By Afkar Aristoteles Mukhaer, Senin, 21 Juni 2021 | 18:00 WIB
Ilustrasi manusia purba (1971yes/Getty Images/iStockphoto)

 

"Ini memberikan wawasan tentang evolusi adaptasi manusia yang unik seperti bahasa yang menunjukkan bahwa ini berevolusi seiring dengan spesialisasi dalam kognisi manusia."

Kongnisi komplementer dapat menjadi alasan mengenai tingkat adaptasi budaya yang luar biasa dalam spesies kita, dan membantu bagaimana munculnya bahasa.

Bahasa dapat dilihat sebagai cara berkembang yang baik sebagai sarana mewadahi pencarian kooperatif dan sebagai mekanisme pewarisan agar dapat berbagi hasil yang lebih kompleks dari pencarian kognitif komplementer. Bahasa dipandang sebagai bagian integral dalam sistem itu.

Lantaran, teori ini berasumsi manusia secara kooperatif beradaptasi dan berevolusi secara budaya. Semua dilakukan berkat sistem pencarian kognitif kolektif, di samping pencarian genetik yang memungkinkan adaptasi fenotipik. 

 

Baca Juga: Charles Darwin Ungkap Bagaimana 'Kecantikan' Dapat Terbentuk

Ilustrasi ini dibuat tahun 1870, menggambarkan manusia purba menggunakan tongkat kayu dan kapak batu yang menggambarkan kinerja kognitif pelengkapnya untuk seleksi alam. (Citra Anastasia)

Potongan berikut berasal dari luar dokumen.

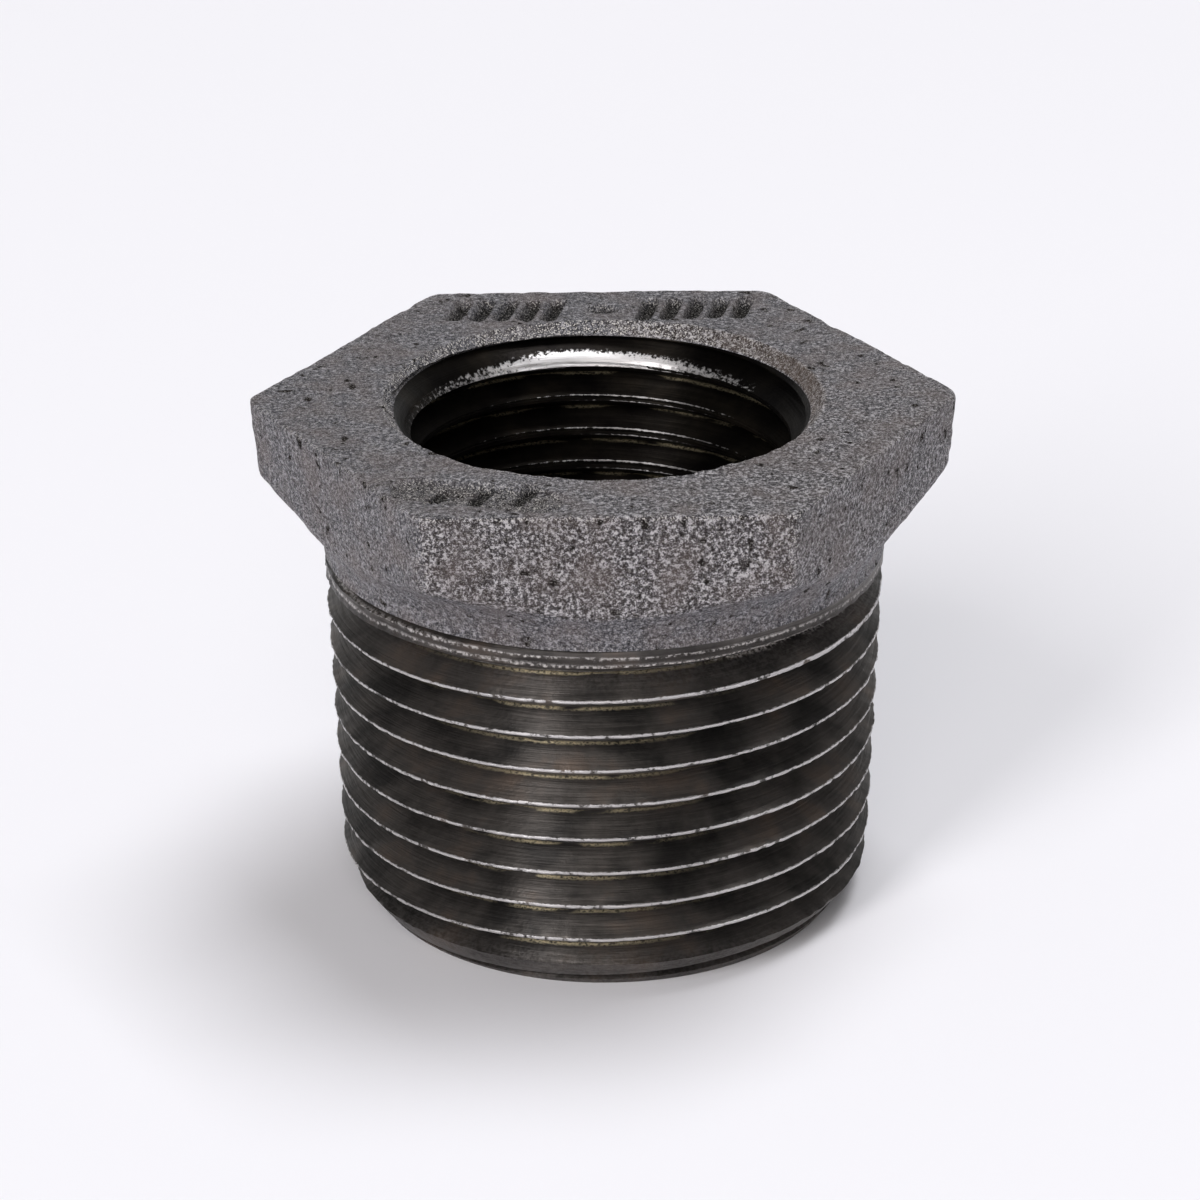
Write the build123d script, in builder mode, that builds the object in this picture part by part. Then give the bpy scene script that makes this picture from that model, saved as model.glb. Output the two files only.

Hal itu senada dengan teori evolusi Darwin terkait seleksi alam dapat ditafsirkan sebagai proses 'pencarian'. Selain itu kemampuan sistem juga memungkinkan pencarian kognitif yang memungkinkan adaptasi perilaku.

Taylor menjelaskan, "Masing-masing sistem pencarian ini pada dasarnya adalah cara beradaptasi menggunakan gabungan yang membangun dan mengesploitasi solusi di masa lampau dan mengeskplorasi untuk meperbaruinya."

Dia juga mengungkapkan, "Ini adalah studi pertama untuk mengeksplorasi gagasan bahwa anggota individu spesies kita secara neurokognitif terspesialisasi dalam strategi pencarian kognitif komplementer."